Прожил Генка на стройке года три или четыре. Иногда ездил к сестре в «баньку», то есть мыться. А иногда к детям. У него где-то была жена, выгнавшая его из дому, и две девочки. Он говорил, что девочки его очень любили и всегда бросались на шею, когда он приходил. Он покупал конфет на собранные копейки и отправлялся куда-то в район Печерского моста, где работал когда-то сапожником, к своим детям. Неизвестно, доезжал ли до них. Скорее всего, нет. Цеплялся по дороге у какой-нибудь пивнушки и заводил умные разговоры о том, например, что если бы всех бездомных собак кормить и дрессировать, то польза была бы огромная. Во-первых, не было бы преступности. Собаки охраняли бы дворы и квартиры, а также личный транспорт. Они могли бы находить наркотики и оберегать детей от маньяков-насильников. А вороны могли бы носить бездомным и инвалидам еду, ведь носили они мясо пророку Илье. И так далее.
Последняя наша встреча с Генкой состоялась 25 апреля, накануне очередной годовщины Чернобыльской катастрофы. Церковный чернобыльский мемориал должен был посетить сам президент Украины, и суматоха была страшная. Всё белили и подкрашивали, убирали и украшали. Генка притащил откуда-то красную пластмассовую банку, похожую на детский горшок.
– Вот, давайте поставим здесь, под мемориальной плитой. В нее можно поставить вазу с цветами. Это будет символ чернобыльского огня. Президенту понравится.
Когда приехал президент, Генка сидел в своей будке: ему строго-настрого запретили являться на ясны очи главы государства. Он смотрел в окошко, когда высокие гости обходили строительство собора.
– Захотел бы – достал из кармана миллион долларов и пожертвовал на собор красы необыкновенной. Но у него с собой нет, – рассуждал Генка у окна. – Одна охрана. И вон, на крышах тоже, снайперы…
Он нарисовал стрелки, указывая, что службы идут в полуподвале. И приговаривал: «Как у древних христиан – бедность и благодать»
Умер Генка-бомж неожиданно… Его отравили водкой: кто-то из местных «коллег» принес напиток с метиловым спиртом. Он умер в больнице и был похоронен за церковный счет. Осталась от него временная память: на стенах строящегося собора он нарисовал черные стрелки, указывая людям, что на службу к причастию Христовых тайн нужно идти в полуподвал, где оборудован подземный храм. При этом, как правило, одобряюще приговаривал:
– Как у древних христиан – бедность и благодать.

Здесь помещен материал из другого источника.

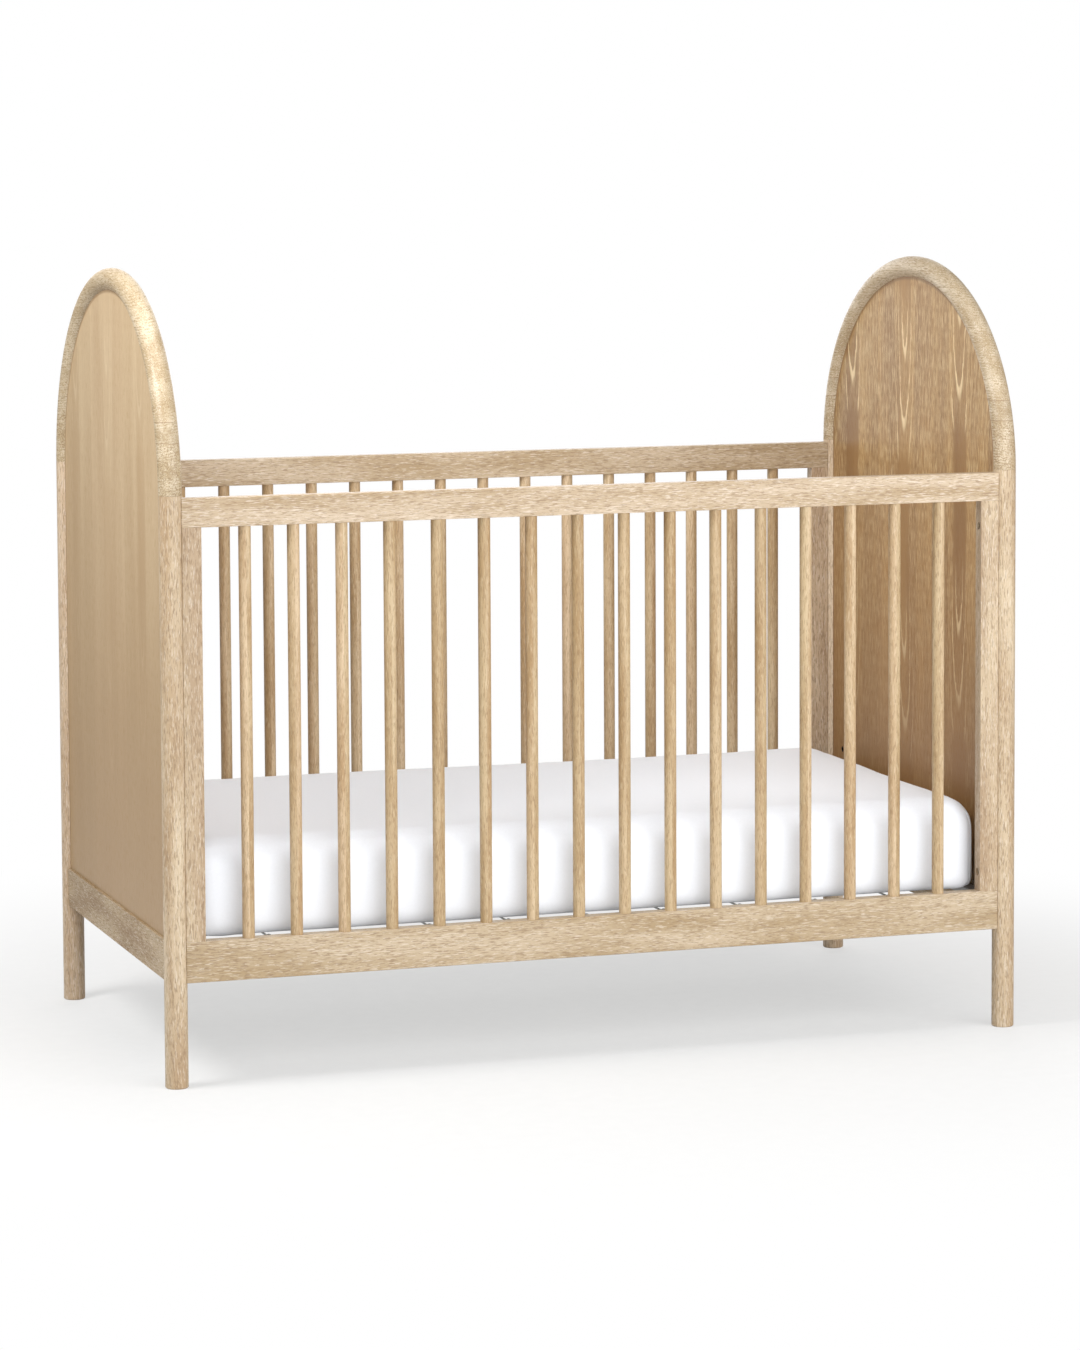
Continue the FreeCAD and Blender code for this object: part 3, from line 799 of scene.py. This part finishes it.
@dataclass
class Bedding:
    """The foam mattress and the fitted sheet pulled over it."""

    low: Vector
    high: Vector
    top_radius: float = 46 * MM
    bottom_radius: float = 9 * MM
    corner_radius: float = 40 * MM
    voxel: float = 10 * MM
    slack: float = 5 * MM
    swell: float = 4.6 * MM
    cover: float = 1.4 * MM
    frames: int = 20
    hem_width: float = 60 * MM
    stitch_pitch: float = 4 * MM

    def stock(self, form: bmesh.types.BMesh) -> None:
        """Loft the mattress's rounded block, a little slack, from its underside to its top."""
        room = Vector((self.slack, self.slack, self.slack))
        low, high = self.low + room, self.high - room
        centre, half = (low + high) / 2, (high - low) / 2
        steps = [math.pi / 2 * i / 8 for i in range(9)]
        levels = [(self.bottom_radius * (1 - math.sin(a)), low.z + self.bottom_radius * (1 - math.cos(a)))
                  for a in steps]
        levels += [(self.top_radius * (1 - math.sin(a)), high.z - self.top_radius * (1 - math.cos(a)))
                   for a in reversed(steps)]
        loops = []
        for inset, level in levels:
            radius = self.corner_radius - inset * 0.8
            reach_x, reach_y = half.x - inset - radius, half.y - inset - radius
            loop = []
            for quarter, (side_x, side_y) in enumerate(((1, 1), (-1, 1), (-1, -1), (1, -1))):
                for step in range(13):
                    angle = math.pi / 2 * (quarter + step / 12)
                    loop.append(form.verts.new((centre.x + side_x * reach_x + radius * math.cos(angle),
                                                centre.y + side_y * reach_y + radius * math.sin(angle), level)))
            loops.append(loop)
        for below, above in zip(loops, loops[1:]):
            for i, corner in enumerate(below):
                j = (i + 1) % len(below)
                form.faces.new((corner, below[j], above[j], above[i]))
        form.faces.new(list(reversed(loops[0])))
        form.faces.new(loops[-1])

    def simulate(self, piece: bpy.types.Object) -> None:
        """Blow the closed form up a little as cloth, and cap how far each point may move."""
        start = [v.co.copy() for v in piece.data.vertices]
        modifier = piece.modifiers.new("cloth", "CLOTH")
        cloth = modifier.settings
        cloth.quality = 6
        cloth.mass = 0.2
        cloth.tension_stiffness = 25
        cloth.compression_stiffness = 25
        cloth.shear_stiffness = 10
        cloth.bending_stiffness = 0.4
        cloth.use_pressure = True
        cloth.uniform_pressure_force = 4.0
        cloth.effector_weights.gravity = 0.0
        cloth.shrink_min = -0.012
        scene = bpy.context.scene
        scene.frame_start, scene.frame_end = 1, self.frames
        modifier.point_cache.frame_start, modifier.point_cache.frame_end = 1, self.frames
        for frame in range(1, self.frames + 1):
            scene.frame_set(frame)
        applied(piece)
        scene.frame_set(1)
        for vertex, home in zip(piece.data.vertices, start):
            shift = vertex.co - home
            if shift.length > self.swell:
                vertex.co = home + shift.normalized() * self.swell

    def drag_lines(self, piece: bpy.types.Object) -> None:
        """Add the soft pulls of a stretched sheet: slow hollows on top, gathers low at the corners."""
        middle = (self.low + self.high) / 2
        half = (self.high - self.low) / 2
        drop = 0.6 * (self.high.z - self.low.z)
        shaped = []
        for vertex in piece.data.vertices:
            place, outwards = vertex.co.copy(), vertex.normal.copy()
            rel_x = (place.x - middle.x) / half.x
            rel_y = (place.y - middle.y) / half.y
            corner = max(0.0, (abs(rel_x) - 0.72) / 0.28) * max(0.0, (abs(rel_y) - 0.5) / 0.5)
            lowness = max(0.0, min(1.0, (self.low.z + drop - place.z) / drop))
            round_angle = math.atan2(place.y - math.copysign(half.y - self.corner_radius, place.y),
                                     place.x - math.copysign(half.x - self.corner_radius, place.x))
            gather = math.sin(round_angle * 34.0) * corner * lowness ** 1.5 * 1.3 * MM
            ripple = noise.noise(Vector((place.x * 9.0, place.y * 3.0, place.z * 14.0))) * lowness * 0.8 * MM
            hollow = noise.noise(Vector((place.x * 3.1, place.y * 4.3, 2.0))) * 1.6 * MM
            shaped.append(place + outwards * (hollow if outwards.z > 0.7 else gather + ripple))
        piece.data.vertices.foreach_set("co", [value for place in shaped for value in place])

    def open_underside(self, piece: bpy.types.Object) -> list[Vector]:
        """Cut the sheet open under its middle and lay its hem flat at the mattress's underside.

        Returns:
            The points round the open edge, in order.
        """
        form = bmesh.new()
        form.from_mesh(piece.data)
        reach_x = self.high.x - self.hem_width
        reach_y = self.high.y - self.hem_width
        gone = [f for f in form.faces
                if f.normal.z < -0.7 and abs(f.calc_center_median().x) < reach_x
                and abs(f.calc_center_median().y) < reach_y]
        bmesh.ops.delete(form, geom=gone, context="FACES")
        rim = [e for e in form.edges if e.is_boundary]
        ordered: list[bmesh.types.BMVert] = [rim[0].verts[0]]
        seen = {ordered[0]}
        growing = True
        while growing:
            growing = False
            for edge in ordered[-1].link_edges:
                other = edge.other_vert(ordered[-1])
                if edge.is_boundary and other not in seen:
                    ordered.append(other)
                    seen.add(other)
                    growing = True
                    break
        for vertex in ordered:
            vertex.co.z = self.low.z + 0.6 * MM
        line = [v.co.copy() for v in ordered]
        form.to_mesh(piece.data)
        form.free()
        return line

    def make_form(self) -> bpy.types.Object:
        """Swell the block under its sheet, with the soft pulls of stretched cloth."""
        form = bpy.data.objects.new("form", mesh_from(self.stock, "form"))
        bpy.context.scene.collection.objects.link(form)
        remesh = form.modifiers.new("voxels", "REMESH")
        remesh.mode = "VOXEL"
        remesh.voxel_size = self.voxel
        applied(form)
        self.simulate(form)
        self.drag_lines(form)
        return form

    def make_sheet(self, form: bpy.types.Object, cotton: bpy.types.Material) -> tuple[bpy.types.Object, list[Vector]]:
        """Make the fitted sheet as one thin cloth over the form.

        Args:
            form: The closed shape of mattress and sheet together.
            cotton: The sheet's material.

        Returns:
            The sheet and the line round its open edge.
        """
        piece = new_piece("fitted_sheet_cloth", form.data.copy(), cotton)
        rim = self.open_underside(piece)
        smooth = piece.modifiers.new("smooth", "SUBSURF")
        smooth.levels = 1
        smooth.render_levels = 1
        thicken = piece.modifiers.new("cloth_thickness", "SOLIDIFY")
        thicken.thickness = 0.5 * MM
        thicken.offset = -1.0
        applied(piece)
        piece.data.polygons.foreach_set("use_smooth", [True] * len(piece.data.polygons))
        return piece, rim

    def make_core(self, form: bpy.types.Object, ticking: bpy.types.Material) -> bpy.types.Object:
        """Make the mattress in its ticking, just inside the sheet."""
        piece = new_piece("mattress_pad", form.data.copy(), ticking)
        drawn_in = [v.co - v.normal * self.cover for v in piece.data.vertices]
        for place in drawn_in:
            place.z = max(place.z, self.low.z + self.cover)
        piece.data.vertices.foreach_set("co", [value for place in drawn_in for value in place])
        piece.data.polygons.foreach_set("use_smooth", [True] * len(piece.data.polygons))
        return piece

    def corner_lines(self, form: bpy.types.Object) -> list[list[Vector]]:
        """Trace the seam down each corner of the sheet, from its top to its hem.

        Args:
            form: The closed shape that the sheet covers.

        Returns:
            One run of points on the cloth for each corner.
        """
        skin = BVHTree.FromPolygons([v.co for v in form.data.vertices], [p.vertices for p in form.data.polygons])
        centre, half = (self.low + self.high) / 2, (self.high - self.low) / 2
        lines = []
        for side_x, side_y in ((1, 1), (-1, 1), (-1, -1), (1, -1)):
            pivot = Vector((centre.x + side_x * (half.x - 1.2 * self.corner_radius),
                            centre.y + side_y * (half.y - 1.2 * self.corner_radius), centre.z))
            line = []
            for step in range(46):
                lift = math.radians(-62.0 + 120.0 * step / 45)
                flat = math.cos(lift) / math.sqrt(2)
                aim = Vector((side_x * flat, side_y * flat, math.sin(lift)))
                hit = skin.ray_cast(pivot + aim * 0.4, -aim)[0]
                if hit is not None:
                    line.append(hit + aim * 0.25 * MM)
            lines.append(line)
        return lines

    def stitches(self, lines: list[list[Vector]], cotton: bpy.types.Material) -> bpy.types.Object:
        """Sew a row of short stitches along each corner seam.

        Args:
            lines: The seams, as runs of points.
            cotton: The thread's material.

        Returns:
            One piece with every stitch.
        """
        sizes = {"Length": 0.003, "Radius": 0.0003}
        repeat = Repeater("stitch", sizes)
        tree = repeat.tree
        half = tree.math("MULTIPLY", repeat.size("Length"), 0.5)
        thread = tree.add("GeometryNodeCurvePrimitiveLine", {
            "Start": tree.join(0.0, 0.0, tree.math("MULTIPLY", half, -1.0)), "End": tree.join(0.0, 0.0, half)})
        repeat.finish(repeat.tube(thread.outputs[0], repeat.size("Radius"), 6), "heading")
        spots = []
        for line in lines:
            travelled = 0.0
            for start, end in zip(line, line[1:]):
                run = end - start
                side = run.cross(Vector((0.0, 0.0, 1.0))).normalized() * 2.2 * MM
                while travelled < run.length:
                    spots.append((start + run.normalized() * travelled + side, run.normalized()))
                    travelled += self.stitch_pitch
                travelled -= run.length
        return repeat.run("sheet_stitches", spots, {"Length": self.stitch_pitch * 0.7, "Radius": 0.3 * MM}, cotton)

    def seams(self, lines: list[list[Vector]], cotton: bpy.types.Material) -> bpy.types.Object:
        """Raise a thin felled seam along each corner line."""
        curve = bpy.data.curves.new("sheet_seams", "CURVE")
        curve.dimensions = "3D"
        curve.bevel_depth = 0.7 * MM
        curve.bevel_resolution = 2
        curve.use_fill_caps = True
        for line in lines:
            spline = curve.splines.new("POLY")
            spline.points.add(len(line) - 1)
            spline.points.foreach_set("co", [value for place in line for value in (*place, 1.0)])
        holder = bpy.data.objects.new("seam_lines", curve)
        bpy.context.scene.collection.objects.link(holder)
        mesh = bpy.data.meshes.new_from_object(holder.evaluated_get(bpy.context.evaluated_depsgraph_get()))
        bpy.data.objects.remove(holder)
        piece = new_piece("sheet_seams", mesh, cotton)
        piece.data.polygons.foreach_set("use_smooth", [True] * len(piece.data.polygons))
        return piece

    def build(self) -> None:
        """Make and place the mattress and its sheet."""
        cotton = Cloth("white_percale", "f2f6fd").material()
        ticking = Cloth("mattress_ticking", "dcdcd6", thread=1.4 * MM, shade=0.12, relief=0.3,
                        stripe=22 * MM).material()
        form = self.make_form()
        sheet, rim = self.make_sheet(form, cotton)
        core = self.make_core(form, ticking)
        lines = self.corner_lines(form)
        bpy.data.objects.remove(form)
        for piece in (self.seams(lines, cotton), self.stitches(lines, cotton)):
            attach(piece, "mattress")
        for piece, node, kind in ((sheet, "fitted_sheet", "white_cotton"), (core, "mattress", "mattress_core")):
            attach(piece, "mattress")
            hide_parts(node)
        log.info("bedding: sheet of %d faces, open edge of %d points", len(sheet.data.polygons), len(rim))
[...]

Он и сам однажды причастился. Постоял, перекрестился и пошел к своему «камину».
На следующий день после смерти Генки батюшка совершал проскомидию и поминал усопших. Кто-то из пономарей подсказал:
– И Геннадия, раба Божьего, новопреставленного, помяните, батюшка.
– И всех новопреставленных, кому негде было главу приклонить, – вздохнув, ответил тот, вынимая частички из просфоры.